→ Dataset section:
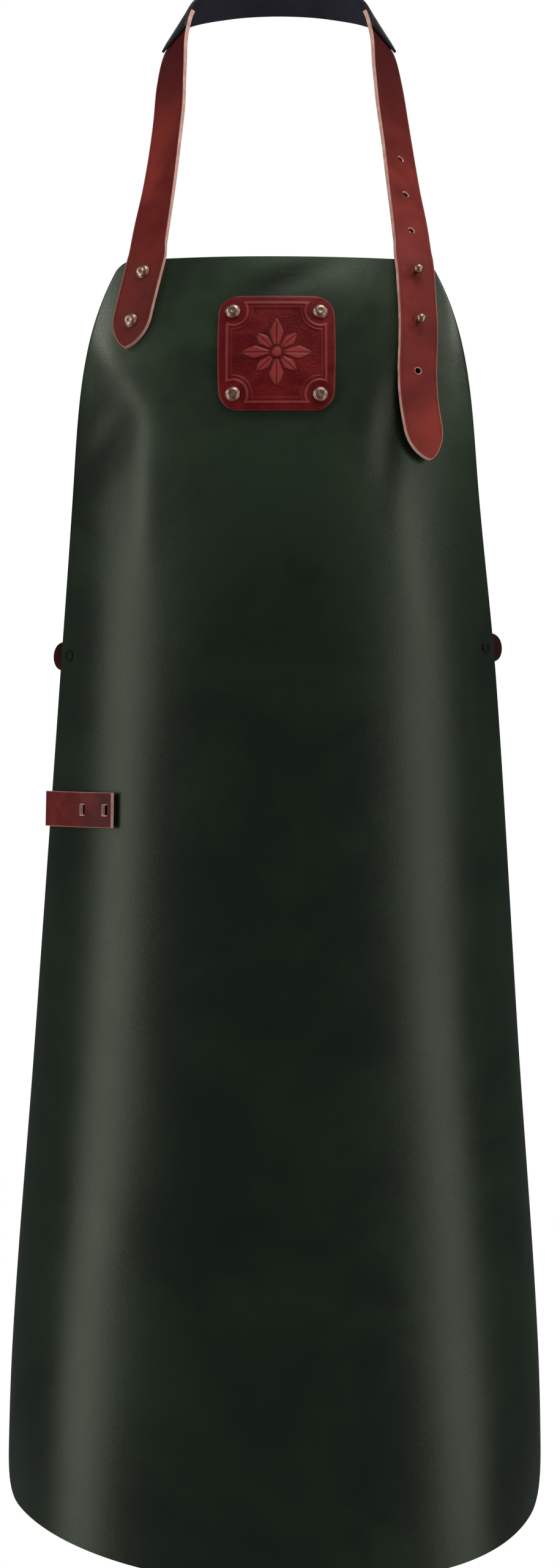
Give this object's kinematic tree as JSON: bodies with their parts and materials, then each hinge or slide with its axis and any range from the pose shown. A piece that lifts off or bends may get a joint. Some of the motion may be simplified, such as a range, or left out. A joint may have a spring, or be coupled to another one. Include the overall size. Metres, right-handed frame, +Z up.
{
  "type": "blacksmith apron",
  "caption": "Long bowed leather work apron with a rounded hem, bib patch, riveted neck straps joined by a nape band, towel loop and waist straps.",
  "frame": {"origin": "middle of the nape band's lower edge, on the face that lies against the neck", "axes": "+Z up, +Y from the apron's front towards the wearer's back, +X to the viewer's right when the front is seen"},
  "size_m": [0.3716, 0.2599, 1.1296],
  "materials": {
    "panel_leather": "smooth, waxed, dark green",
    "strap_leather": "smooth, red-brown",
    "patch_leather": "smooth, tooled, dark red",
    "band_leather": "matt, black",
    "rivet_metal": "antique copper plating",
    "dark_metal": "blackened",
    "clasp_metal": "antique plating"
  },
  "bodies": {
    "root": {"apron_panel": "panel_leather", "fixed_neck_strap": "strap_leather", "adjustable_neck_strap": "strap_leather", "neck_band": "band_leather", "strap_rivet_1": "rivet_metal", "strap_rivet_2": "rivet_metal", "adjuster_stud_1": "rivet_metal", "adjuster_stud_2": "rivet_metal", "badge_patch": "patch_leather", "patch_rivet_1": "rivet_metal", "patch_rivet_2": "rivet_metal", "patch_rivet_3": "rivet_metal", "patch_rivet_4": "rivet_metal", "towel_loop": "strap_leather", "loop_rivet": "rivet_metal", "left_tab": "strap_leather", "left_waist_strap": "strap_leather", "left_tab_rivet": "dark_metal", "right_tab": "strap_leather", "right_waist_strap": "strap_leather", "right_tab_rivet": "dark_metal", "waist_clasp": "clasp_metal"}
  },
  "joints": []
}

→ Stated exercise: All of the material above needs to be copied exactly.

→ Correct answer:
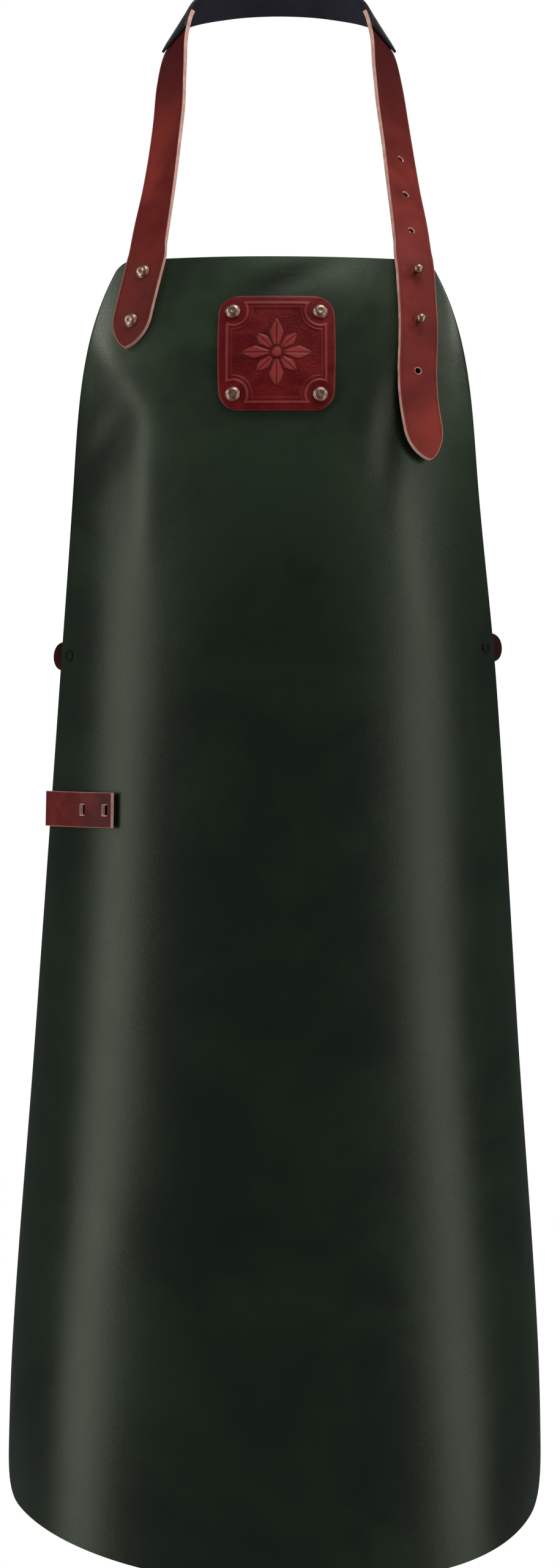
Give this object's kinematic tree as JSON: bodies with their parts and materials, then each hinge or slide with its axis and any range from the pose shown. A piece that lifts off or bends may get a joint. Some of the motion may be simplified, such as a range, or left out. A joint may have a spring, or be coupled to another one. Include the overall size. Metres, right-handed frame, +Z up.
{
  "type": "blacksmith apron",
  "caption": "Long bowed leather work apron with a rounded hem, bib patch, riveted neck straps joined by a nape band, towel loop and waist straps.",
  "frame": {"origin": "middle of the nape band's lower edge, on the face that lies against the neck", "axes": "+Z up, +Y from the apron's front towards the wearer's back, +X to the viewer's right when the front is seen"},
  "size_m": [0.3716, 0.2599, 1.1296],
  "materials": {
    "panel_leather": "smooth, waxed, dark green",
    "strap_leather": "smooth, red-brown",
    "patch_leather": "smooth, tooled, dark red",
    "band_leather": "matt, black",
    "rivet_metal": "antique copper plating",
    "dark_metal": "blackened",
    "clasp_metal": "antique plating"
  },
  "bodies": {
    "root": {"apron_panel": "panel_leather", "fixed_neck_strap": "strap_leather", "adjustable_neck_strap": "strap_leather", "neck_band": "band_leather", "strap_rivet_1": "rivet_metal", "strap_rivet_2": "rivet_metal", "adjuster_stud_1": "rivet_metal", "adjuster_stud_2": "rivet_metal", "badge_patch": "patch_leather", "patch_rivet_1": "rivet_metal", "patch_rivet_2": "rivet_metal", "patch_rivet_3": "rivet_metal", "patch_rivet_4": "rivet_metal", "towel_loop": "strap_leather", "loop_rivet": "rivet_metal", "left_tab": "strap_leather", "left_waist_strap": "strap_leather", "left_tab_rivet": "dark_metal", "right_tab": "strap_leather", "right_waist_strap": "strap_leather", "right_tab_rivet": "dark_metal", "waist_clasp": "clasp_metal"}
  },
  "joints": []
}